Predicate Information (identified by operation id):
---------------------------------------------------

   2 - filter(ROWNUM=1)
   5 - access("C"."USER"=1)
   6 - access("C"."STATUS"="S"."STATUS" AND "S"."REQUIRE"=1)

The second query:

-----------------------------------------------------------------------------------------------------------
| Id  | Operation                       | Name                    | Rows  | Bytes | Cost (%CPU)| Time     |
-----------------------------------------------------------------------------------------------------------
|   0 | SELECT STATEMENT                |                         |     1 |       |     5   (0)| 00:00:01 |
|   1 |  SORT AGGREGATE                 |                         |     1 |       |            |          |
|   2 |   VIEW                          |                         |     1 |       |     5   (0)| 00:00:01 |
|*  3 |    COUNT STOPKEY                |                         |       |       |            |          |
|   4 |     NESTED LOOPS                |                         |     2 |    20 |     5   (0)| 00:00:01 |
|   5 |      TABLE ACCESS BY INDEX ROWID| CONTACT                 |     3 |    15 |     5   (0)| 00:00:01 |
|*  6 |       INDEX RANGE SCAN          | IX_CONTACT_USR          |  6610 |       |     3   (0)| 00:00:01 |
|*  7 |      INDEX RANGE SCAN           | IX_CONTACT_STATUS       |     1 |     5 |     0   (0)| 00:00:01 |
-----------------------------------------------------------------------------------------------------------

Predicate Information (identified by operation id):
---------------------------------------------------

   3 - filter(ROWNUM=1)
   6 - access("C"."USER"=1)
   7 - access("C"."STATUS"="S"."STATUS" AND "S"."REQUIRE"=1)

I executed 2 queries, the first one sometimes cost 45s+ (e.g. first run or change the user id), otherwise it will cost <1s. I totally don't know why it's such different, maybe db cache?

When I executed the second query, I can always get result in 1s.
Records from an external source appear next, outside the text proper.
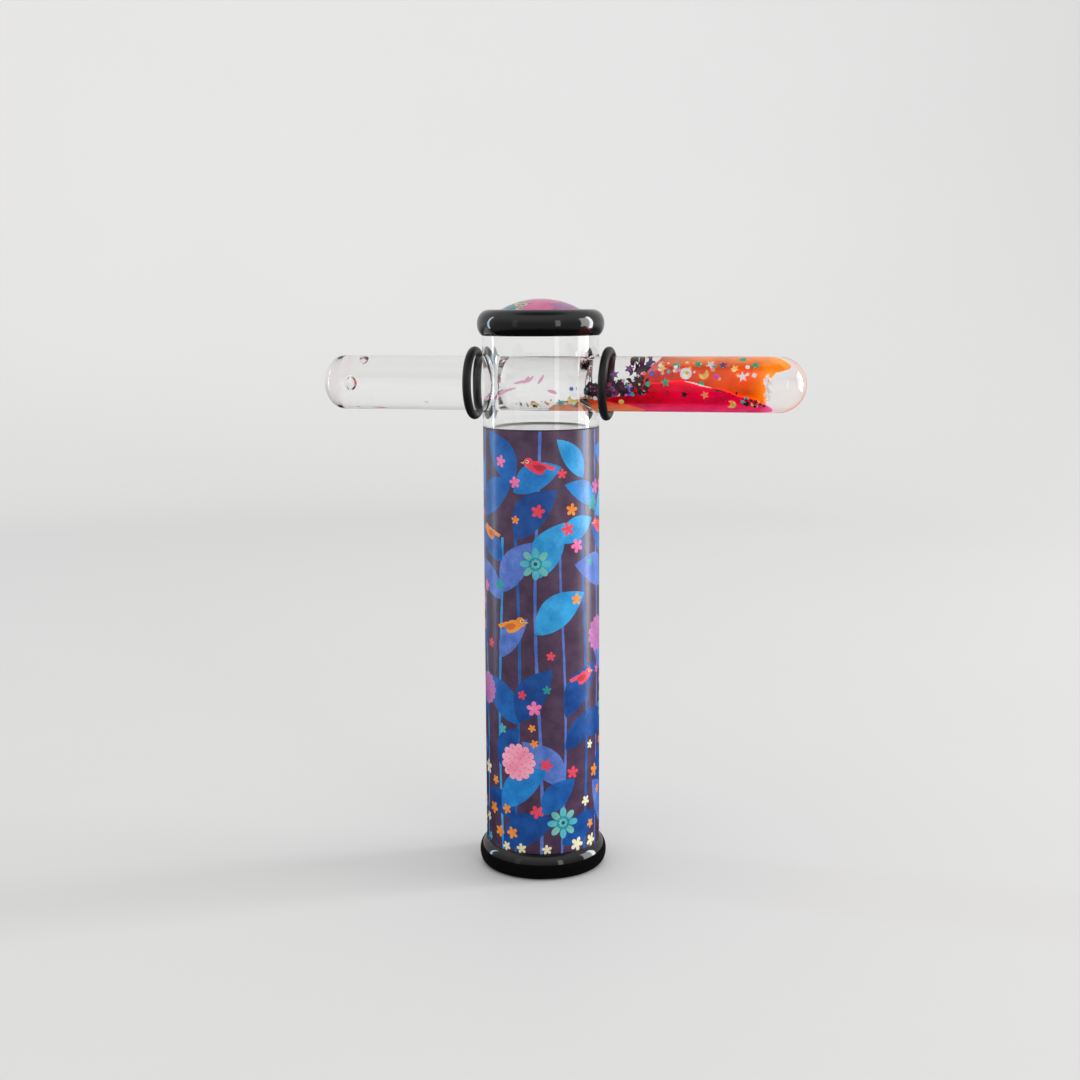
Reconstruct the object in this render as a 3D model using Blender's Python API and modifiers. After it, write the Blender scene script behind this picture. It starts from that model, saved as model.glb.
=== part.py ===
"""Wand kaleidoscope: a printed tube with three mirrors, a clear holder, and a glitter wand through it.

Units are metres. +Z runs up the barrel, and +X runs along the wand towards its closed end. The origin
is the middle of the whole object's footprint, on the plane that the eyepiece cap stands on.
"""

from math import acos, cos, degrees, pi, radians, sin, sqrt

import bmesh
import bpy
from mathutils import Matrix

MM = 0.001
MERGE = 0.0001
GAP = 0.3 * MM

# Barrel, from the outside in.
BARREL_RADIUS = 17.15 * MM
WRAP_THICKNESS = 0.25 * MM
TUBE_WALL = 1.6 * MM
TUBE_OUTER = BARREL_RADIUS - WRAP_THICKNESS - GAP
TUBE_INNER = TUBE_OUTER - TUBE_WALL
INSERT_RADIUS = TUBE_INNER - GAP

# Heights up the barrel.
CAP_HEIGHT = 7.7 * MM
CAP_FLOOR = 2.0 * MM
PRINT_TOP = 133.3 * MM
CLEAR_TOP = 159.6 * MM
END_TOP = CLEAR_TOP + CAP_HEIGHT
END_ROOF = 2.3 * MM

# The two black caps have the same bulging side.
EYE_CAP_RADIUS = 19.25 * MM
END_CAP_RADIUS = 18.65 * MM
EYE_BULGE = (2.3 * MM, 3.85 * MM)
END_BULGE_UPPER = (3.4 * MM, 4.0 * MM)
END_BULGE_LOWER = (2.4 * MM, 3.8 * MM)
CAP_BORE = BARREL_RADIUS + GAP
EYE_HOLE = 4.5 * MM
EYE_DISH_RADIUS = 12.0 * MM
EYE_DISH_DEPTH = 1.0 * MM

# Clear holder above the printed tube.
HOLDER_BORE = 14.0 * MM
SPIGOT_BORE = 13.0 * MM
SPIGOT_LENGTH = 8.0 * MM
WINDOW_THICKNESS = 2.0 * MM
WINDOW_SEAT = PRINT_TOP - WINDOW_THICKNESS - GAP

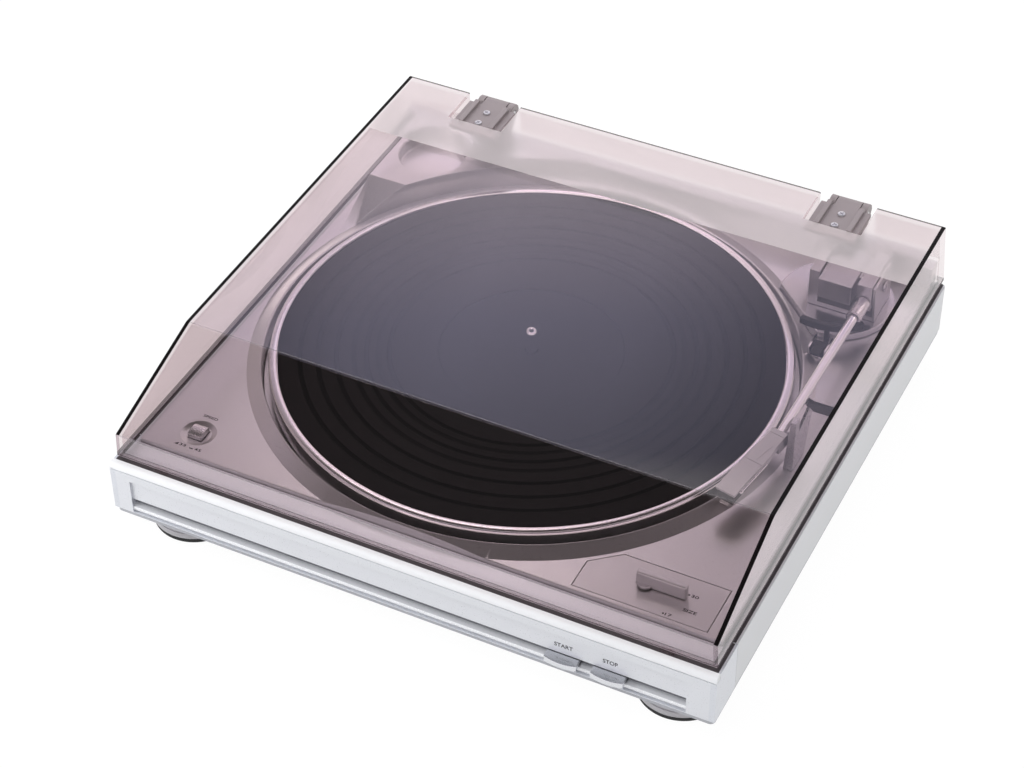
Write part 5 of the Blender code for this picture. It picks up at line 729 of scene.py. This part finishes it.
# Platter mat.
# Black moulded rubber with shallow round channels between its ribs, and a sunk circle for the
# record's label.
mat_top, mat_low, mat_edge, label_edge = 62.0, 59.8, 144.2, 52.8
channel_half, label_half = 1.4, 0.4
channels = ((131.4, 0.6), (121.3, 0.6), (110.7, 0.6), (100.9, 0.3), (93.9, 0.6), (87.0, 0.3), (80.8, 0.6))
mat_line = [(pin_hole, mat_low), (mat_edge, mat_low), (mat_edge - 0.1, mat_top - 0.3), (mat_edge - 0.5, mat_top)]
for channel, deep in channels:
    mat_line += [(channel + channel_half * step / 4, mat_top - deep * (1 - (step / 4) ** 2) ** 0.7)
                 for step in range(4, -5, -1)]
mat_line += [(label_edge + 0.5, mat_top), (label_edge + 0.1, mat_top - 0.15), (label_edge - 0.1, mat_top - 0.55),
             (label_edge - 0.5, mat_top - 0.7), (pin_hole, mat_top - 0.7)]


def mat_tone(middle, normal, old):
    """The channels and the label circle's edge are a deeper black, as painted shade in their hollows."""
    reach = math.hypot(middle.x - hub[0], middle.y - hub[1])
    in_channel = any(abs(reach - channel) < channel_half for channel, deep in channels)
    return int((in_channel or abs(reach - label_edge) < label_half) and middle.z > mat_low + 0.1)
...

So I think the second one is better, but I don't the reason why it improves a lot.

Upvotes: 6

Views: 2363

Answers (3)

Chris Saxon
Chris Saxon

Reputation: 9825

You can see where the difference comes in by comparing the line in the execution plans that access the CONTACT table (looks at the rows column, the first one).

First:

|   4 |     TABLE ACCESS BY INDEX ROWID| CONTACT                 |  6610 | 33050 |  3736   (1)| 00:00:45 |

Second:

|   5 |      TABLE ACCESS BY INDEX ROWID| CONTACT                 |     3 |    15 |     5   (0)| 00:00:01 |

In the first example, the ROWNUM = 1 predicate isn't applied until after the CONTACT table has been accessed, so you're getting 6610 rows returned from this table. Whereas in your second query optimizer has only returned 3. This is many orders of magnitude less, which is why you're seeing the second query complete quicker.
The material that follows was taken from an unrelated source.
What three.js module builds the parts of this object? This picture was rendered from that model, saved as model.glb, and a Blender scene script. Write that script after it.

As to why the second execution of the "slow" query is "fast", you're thinking is correct - the data has been loaded from disk into the buffer cache so access is much quicker.

Upvotes: 1

Dileep
Dileep

Reputation: 664

Cost is not only the factor for the queries, some times it depends on the server also, which u r showing is it a CPU cost or I/O Cost, some times cost my vary, because of the Column Cardinality, Conditions of the query. if u wanna see the much clarification on the queries, get the explain plan or TKPROOF, so that u 'll get to know , it's going for full table scan or which index is picking up and execution time.

Upvotes: 1

igr
igr

Reputation: 3499

Most likely that's just estimation difference and they will have same execution statistics. Trace both + tkprof to get real data. Also if you want some more details behind optimizer logic - do hard parse with event 10053.